#### Data in this exercise

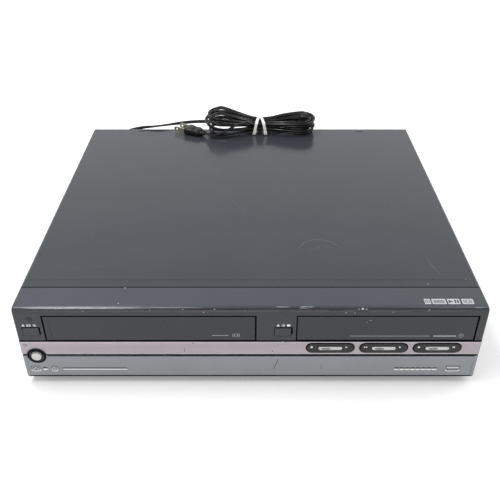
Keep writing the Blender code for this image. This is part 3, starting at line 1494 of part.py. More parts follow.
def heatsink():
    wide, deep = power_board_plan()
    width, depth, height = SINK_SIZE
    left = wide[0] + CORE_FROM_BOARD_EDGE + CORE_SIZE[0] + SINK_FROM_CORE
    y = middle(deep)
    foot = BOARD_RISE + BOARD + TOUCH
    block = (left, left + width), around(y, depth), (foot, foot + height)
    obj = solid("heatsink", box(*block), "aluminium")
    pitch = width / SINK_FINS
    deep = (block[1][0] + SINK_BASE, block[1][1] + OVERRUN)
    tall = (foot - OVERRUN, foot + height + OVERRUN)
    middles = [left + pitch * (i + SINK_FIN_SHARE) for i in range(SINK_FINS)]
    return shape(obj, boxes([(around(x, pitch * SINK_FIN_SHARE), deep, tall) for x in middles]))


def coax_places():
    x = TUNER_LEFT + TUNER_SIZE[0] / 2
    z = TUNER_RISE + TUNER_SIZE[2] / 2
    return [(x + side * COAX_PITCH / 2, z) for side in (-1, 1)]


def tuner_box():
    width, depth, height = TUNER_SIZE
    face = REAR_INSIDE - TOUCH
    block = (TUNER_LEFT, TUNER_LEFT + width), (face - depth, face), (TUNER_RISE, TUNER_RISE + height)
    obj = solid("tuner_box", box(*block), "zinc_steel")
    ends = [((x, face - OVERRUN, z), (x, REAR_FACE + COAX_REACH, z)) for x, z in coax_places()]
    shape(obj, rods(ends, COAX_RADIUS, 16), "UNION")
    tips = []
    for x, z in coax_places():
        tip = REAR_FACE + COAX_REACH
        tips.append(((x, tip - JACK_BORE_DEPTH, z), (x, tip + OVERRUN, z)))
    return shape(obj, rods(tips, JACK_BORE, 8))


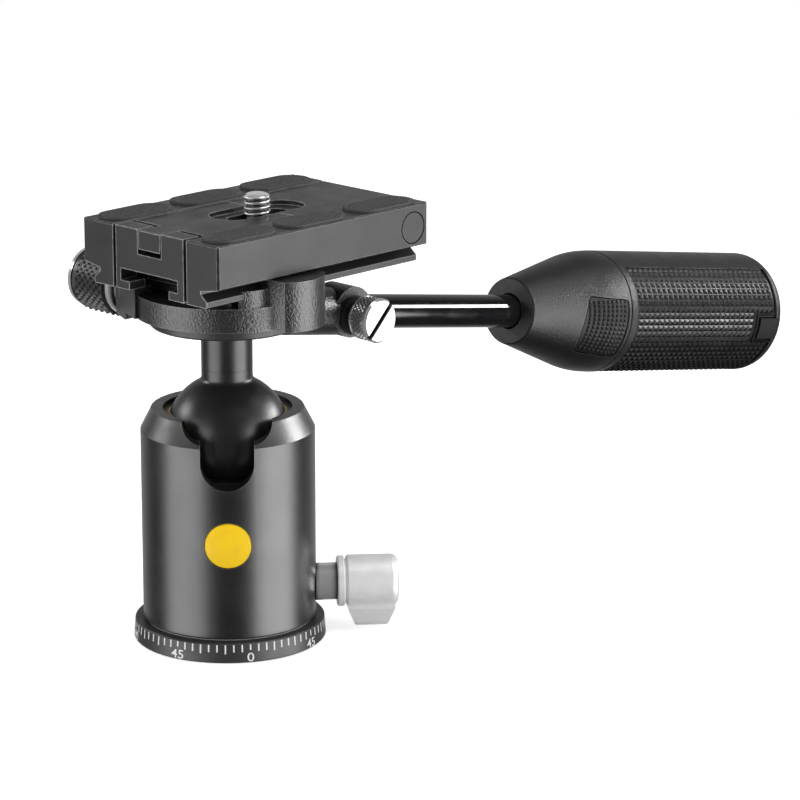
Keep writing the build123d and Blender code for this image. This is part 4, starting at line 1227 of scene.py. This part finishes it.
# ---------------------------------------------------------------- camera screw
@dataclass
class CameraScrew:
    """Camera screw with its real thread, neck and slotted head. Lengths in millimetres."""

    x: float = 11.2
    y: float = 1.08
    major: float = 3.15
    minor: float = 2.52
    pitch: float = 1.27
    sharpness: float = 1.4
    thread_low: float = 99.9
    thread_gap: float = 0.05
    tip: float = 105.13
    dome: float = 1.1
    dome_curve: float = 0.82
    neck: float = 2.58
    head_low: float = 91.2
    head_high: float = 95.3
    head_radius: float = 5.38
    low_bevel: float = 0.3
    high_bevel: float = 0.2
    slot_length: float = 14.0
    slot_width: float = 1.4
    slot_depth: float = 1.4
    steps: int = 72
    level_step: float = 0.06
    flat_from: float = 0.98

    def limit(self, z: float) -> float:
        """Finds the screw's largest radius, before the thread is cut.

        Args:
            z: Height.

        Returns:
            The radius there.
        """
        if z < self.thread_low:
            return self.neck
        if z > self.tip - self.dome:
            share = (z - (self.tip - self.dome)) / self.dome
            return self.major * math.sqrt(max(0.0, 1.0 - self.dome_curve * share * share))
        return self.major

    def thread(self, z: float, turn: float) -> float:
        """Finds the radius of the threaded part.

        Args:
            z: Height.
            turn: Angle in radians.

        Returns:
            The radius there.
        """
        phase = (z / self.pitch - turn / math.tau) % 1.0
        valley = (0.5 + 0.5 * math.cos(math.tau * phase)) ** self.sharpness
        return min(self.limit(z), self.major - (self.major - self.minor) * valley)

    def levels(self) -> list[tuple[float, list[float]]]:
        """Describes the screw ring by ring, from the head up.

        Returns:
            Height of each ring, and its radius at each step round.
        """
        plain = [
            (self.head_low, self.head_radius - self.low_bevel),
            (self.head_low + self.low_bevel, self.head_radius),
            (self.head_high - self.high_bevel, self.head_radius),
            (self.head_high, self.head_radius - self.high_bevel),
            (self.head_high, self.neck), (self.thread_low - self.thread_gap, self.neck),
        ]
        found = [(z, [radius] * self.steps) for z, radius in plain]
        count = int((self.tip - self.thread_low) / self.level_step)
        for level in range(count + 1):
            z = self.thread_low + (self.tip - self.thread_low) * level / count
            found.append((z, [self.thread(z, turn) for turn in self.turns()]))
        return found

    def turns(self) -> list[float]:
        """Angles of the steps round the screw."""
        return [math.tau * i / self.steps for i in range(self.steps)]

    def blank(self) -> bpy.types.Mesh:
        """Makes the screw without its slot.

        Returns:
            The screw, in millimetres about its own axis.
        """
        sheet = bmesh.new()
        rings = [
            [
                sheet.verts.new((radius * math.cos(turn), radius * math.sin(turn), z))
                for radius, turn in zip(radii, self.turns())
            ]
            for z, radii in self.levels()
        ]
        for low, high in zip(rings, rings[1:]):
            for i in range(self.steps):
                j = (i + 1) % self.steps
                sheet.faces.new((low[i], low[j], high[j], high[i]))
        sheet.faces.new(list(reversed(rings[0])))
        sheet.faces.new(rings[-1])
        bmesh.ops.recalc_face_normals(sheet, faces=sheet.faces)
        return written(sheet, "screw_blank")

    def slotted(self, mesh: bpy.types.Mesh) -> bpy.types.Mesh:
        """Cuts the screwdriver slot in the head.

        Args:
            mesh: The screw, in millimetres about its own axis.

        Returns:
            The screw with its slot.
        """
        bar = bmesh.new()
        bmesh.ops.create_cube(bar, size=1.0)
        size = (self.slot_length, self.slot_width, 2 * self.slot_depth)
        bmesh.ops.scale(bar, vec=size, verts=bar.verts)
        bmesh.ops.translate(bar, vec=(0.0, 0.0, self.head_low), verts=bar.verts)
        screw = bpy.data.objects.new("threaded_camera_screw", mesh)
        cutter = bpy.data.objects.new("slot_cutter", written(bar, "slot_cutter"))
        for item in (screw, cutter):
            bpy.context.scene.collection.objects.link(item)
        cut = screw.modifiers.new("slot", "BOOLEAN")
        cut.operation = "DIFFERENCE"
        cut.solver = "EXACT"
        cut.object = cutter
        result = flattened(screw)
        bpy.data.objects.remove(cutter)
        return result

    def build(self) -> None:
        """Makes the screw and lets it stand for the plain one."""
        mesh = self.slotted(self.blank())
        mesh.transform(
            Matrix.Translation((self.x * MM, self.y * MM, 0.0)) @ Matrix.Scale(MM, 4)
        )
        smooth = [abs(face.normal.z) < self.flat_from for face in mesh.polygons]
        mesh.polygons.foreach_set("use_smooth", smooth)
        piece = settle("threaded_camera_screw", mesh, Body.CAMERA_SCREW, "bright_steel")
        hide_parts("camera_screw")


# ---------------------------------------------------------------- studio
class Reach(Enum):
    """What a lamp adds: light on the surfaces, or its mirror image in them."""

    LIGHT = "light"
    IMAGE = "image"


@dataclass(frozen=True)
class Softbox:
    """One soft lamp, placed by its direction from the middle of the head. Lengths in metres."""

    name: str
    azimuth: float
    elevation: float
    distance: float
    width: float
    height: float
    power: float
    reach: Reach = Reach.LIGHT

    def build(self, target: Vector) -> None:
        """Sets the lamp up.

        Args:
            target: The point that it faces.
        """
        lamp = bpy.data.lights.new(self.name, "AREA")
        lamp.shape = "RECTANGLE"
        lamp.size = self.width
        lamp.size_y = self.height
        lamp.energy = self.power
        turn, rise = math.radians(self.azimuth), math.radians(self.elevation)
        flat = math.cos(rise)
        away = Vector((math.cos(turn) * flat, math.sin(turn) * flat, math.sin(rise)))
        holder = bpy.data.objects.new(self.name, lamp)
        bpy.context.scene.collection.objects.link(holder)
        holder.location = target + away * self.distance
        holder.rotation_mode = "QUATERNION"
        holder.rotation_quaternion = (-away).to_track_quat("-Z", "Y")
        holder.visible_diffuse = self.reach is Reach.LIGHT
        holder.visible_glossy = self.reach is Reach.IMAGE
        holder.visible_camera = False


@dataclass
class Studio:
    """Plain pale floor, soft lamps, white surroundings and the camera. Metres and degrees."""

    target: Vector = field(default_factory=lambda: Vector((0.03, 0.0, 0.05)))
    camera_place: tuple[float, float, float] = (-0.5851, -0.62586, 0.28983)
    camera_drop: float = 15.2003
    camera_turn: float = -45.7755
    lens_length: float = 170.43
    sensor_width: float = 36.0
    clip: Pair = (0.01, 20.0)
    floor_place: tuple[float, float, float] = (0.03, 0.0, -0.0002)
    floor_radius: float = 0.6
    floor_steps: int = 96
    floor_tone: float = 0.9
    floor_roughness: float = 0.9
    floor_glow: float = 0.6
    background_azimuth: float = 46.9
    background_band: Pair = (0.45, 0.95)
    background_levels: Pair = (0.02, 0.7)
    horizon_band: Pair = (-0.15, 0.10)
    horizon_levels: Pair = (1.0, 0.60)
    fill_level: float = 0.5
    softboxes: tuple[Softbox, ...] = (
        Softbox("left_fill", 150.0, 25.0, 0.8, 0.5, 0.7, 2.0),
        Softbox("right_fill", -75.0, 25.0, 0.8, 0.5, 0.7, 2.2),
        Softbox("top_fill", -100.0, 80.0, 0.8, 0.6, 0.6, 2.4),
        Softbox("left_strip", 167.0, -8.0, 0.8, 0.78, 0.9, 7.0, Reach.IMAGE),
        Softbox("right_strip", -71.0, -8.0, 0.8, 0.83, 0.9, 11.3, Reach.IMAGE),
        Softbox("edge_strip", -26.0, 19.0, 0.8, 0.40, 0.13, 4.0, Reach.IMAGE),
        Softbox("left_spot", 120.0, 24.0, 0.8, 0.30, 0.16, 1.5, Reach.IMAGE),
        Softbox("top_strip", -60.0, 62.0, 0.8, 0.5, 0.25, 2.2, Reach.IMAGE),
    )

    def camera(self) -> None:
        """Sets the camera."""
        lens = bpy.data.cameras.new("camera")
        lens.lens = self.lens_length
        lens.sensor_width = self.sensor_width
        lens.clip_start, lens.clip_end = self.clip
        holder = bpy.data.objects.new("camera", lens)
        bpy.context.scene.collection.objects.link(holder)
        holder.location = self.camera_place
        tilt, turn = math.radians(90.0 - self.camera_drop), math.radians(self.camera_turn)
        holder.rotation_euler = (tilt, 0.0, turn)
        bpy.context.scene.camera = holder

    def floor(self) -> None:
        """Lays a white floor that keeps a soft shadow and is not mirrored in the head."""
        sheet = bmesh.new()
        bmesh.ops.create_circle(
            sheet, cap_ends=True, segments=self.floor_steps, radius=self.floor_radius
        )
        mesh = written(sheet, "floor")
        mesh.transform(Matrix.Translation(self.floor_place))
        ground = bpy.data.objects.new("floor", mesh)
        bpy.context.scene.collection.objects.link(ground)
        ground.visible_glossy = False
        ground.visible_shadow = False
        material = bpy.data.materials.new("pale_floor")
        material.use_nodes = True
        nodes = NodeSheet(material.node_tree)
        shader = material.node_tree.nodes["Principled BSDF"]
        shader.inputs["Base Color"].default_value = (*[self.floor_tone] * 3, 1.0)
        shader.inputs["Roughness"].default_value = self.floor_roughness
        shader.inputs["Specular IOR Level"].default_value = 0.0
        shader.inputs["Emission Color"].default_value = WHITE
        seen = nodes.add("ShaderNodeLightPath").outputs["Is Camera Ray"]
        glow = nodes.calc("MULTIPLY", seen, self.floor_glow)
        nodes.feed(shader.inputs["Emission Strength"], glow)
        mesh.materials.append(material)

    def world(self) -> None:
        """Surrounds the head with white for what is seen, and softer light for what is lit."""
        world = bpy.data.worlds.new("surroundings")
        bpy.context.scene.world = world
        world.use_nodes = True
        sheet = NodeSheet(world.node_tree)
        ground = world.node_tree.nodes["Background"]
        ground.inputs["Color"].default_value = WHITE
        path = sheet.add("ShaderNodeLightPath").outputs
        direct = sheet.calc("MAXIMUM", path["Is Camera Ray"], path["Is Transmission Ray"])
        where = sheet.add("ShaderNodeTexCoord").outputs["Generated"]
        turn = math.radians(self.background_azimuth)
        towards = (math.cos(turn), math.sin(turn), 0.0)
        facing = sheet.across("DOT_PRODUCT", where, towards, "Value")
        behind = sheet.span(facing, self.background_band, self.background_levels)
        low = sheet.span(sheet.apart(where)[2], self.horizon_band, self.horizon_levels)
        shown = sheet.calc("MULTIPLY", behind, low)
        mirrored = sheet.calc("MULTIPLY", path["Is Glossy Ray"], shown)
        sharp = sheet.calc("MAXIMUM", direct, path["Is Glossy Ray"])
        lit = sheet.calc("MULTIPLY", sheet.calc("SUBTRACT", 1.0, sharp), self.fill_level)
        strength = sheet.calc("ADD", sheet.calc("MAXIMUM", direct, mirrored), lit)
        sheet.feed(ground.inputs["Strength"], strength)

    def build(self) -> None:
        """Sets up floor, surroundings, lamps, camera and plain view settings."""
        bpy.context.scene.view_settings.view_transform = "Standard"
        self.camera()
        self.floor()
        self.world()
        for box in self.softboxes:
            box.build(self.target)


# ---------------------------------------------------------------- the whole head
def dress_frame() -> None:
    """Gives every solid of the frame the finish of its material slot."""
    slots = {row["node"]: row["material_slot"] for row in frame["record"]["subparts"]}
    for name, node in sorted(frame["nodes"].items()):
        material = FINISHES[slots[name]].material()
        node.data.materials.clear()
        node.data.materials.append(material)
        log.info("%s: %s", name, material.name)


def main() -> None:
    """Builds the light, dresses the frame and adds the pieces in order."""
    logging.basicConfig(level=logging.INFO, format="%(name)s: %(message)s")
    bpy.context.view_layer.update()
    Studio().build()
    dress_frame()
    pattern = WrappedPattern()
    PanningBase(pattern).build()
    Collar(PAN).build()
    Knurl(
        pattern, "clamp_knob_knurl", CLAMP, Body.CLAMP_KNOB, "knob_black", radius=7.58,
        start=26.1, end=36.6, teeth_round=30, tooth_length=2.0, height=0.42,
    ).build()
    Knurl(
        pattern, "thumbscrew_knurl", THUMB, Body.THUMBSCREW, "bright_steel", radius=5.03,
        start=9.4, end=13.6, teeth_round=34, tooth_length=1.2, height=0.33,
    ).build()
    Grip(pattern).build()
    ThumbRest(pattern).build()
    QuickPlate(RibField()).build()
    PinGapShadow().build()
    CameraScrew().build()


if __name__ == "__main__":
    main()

########

Task brief: Output nothing except the lines from the line with "Keep writing the build123d" through the line with "return min(self.limit(z), self.major", copied exactly, end lines included.

Task response:
Keep writing the build123d and Blender code for this image. This is part 4, starting at line 1227 of scene.py. This part finishes it.
# ---------------------------------------------------------------- camera screw
@dataclass
class CameraScrew:
    """Camera screw with its real thread, neck and slotted head. Lengths in millimetres."""

    x: float = 11.2
    y: float = 1.08
    major: float = 3.15
    minor: float = 2.52
    pitch: float = 1.27
    sharpness: float = 1.4
    thread_low: float = 99.9
    thread_gap: float = 0.05
    tip: float = 105.13
    dome: float = 1.1
    dome_curve: float = 0.82
    neck: float = 2.58
    head_low: float = 91.2
    head_high: float = 95.3
    head_radius: float = 5.38
    low_bevel: float = 0.3
    high_bevel: float = 0.2
    slot_length: float = 14.0
    slot_width: float = 1.4
    slot_depth: float = 1.4
    steps: int = 72
    level_step: float = 0.06
    flat_from: float = 0.98

    def limit(self, z: float) -> float:
        """Finds the screw's largest radius, before the thread is cut.

        Args:
            z: Height.

        Returns:
            The radius there.
        """
        if z < self.thread_low:
            return self.neck
        if z > self.tip - self.dome:
            share = (z - (self.tip - self.dome)) / self.dome
            return self.major * math.sqrt(max(0.0, 1.0 - self.dome_curve * share * share))
        return self.major

    def thread(self, z: float, turn: float) -> float:
        """Finds the radius of the threaded part.

        Args:
            z: Height.
            turn: Angle in radians.

        Returns:
            The radius there.
        """
        phase = (z / self.pitch - turn / math.tau) % 1.0
        valley = (0.5 + 0.5 * math.cos(math.tau * phase)) ** self.sharpness
        return min(self.limit(z), self.major - (self.major - self.minor) * valley)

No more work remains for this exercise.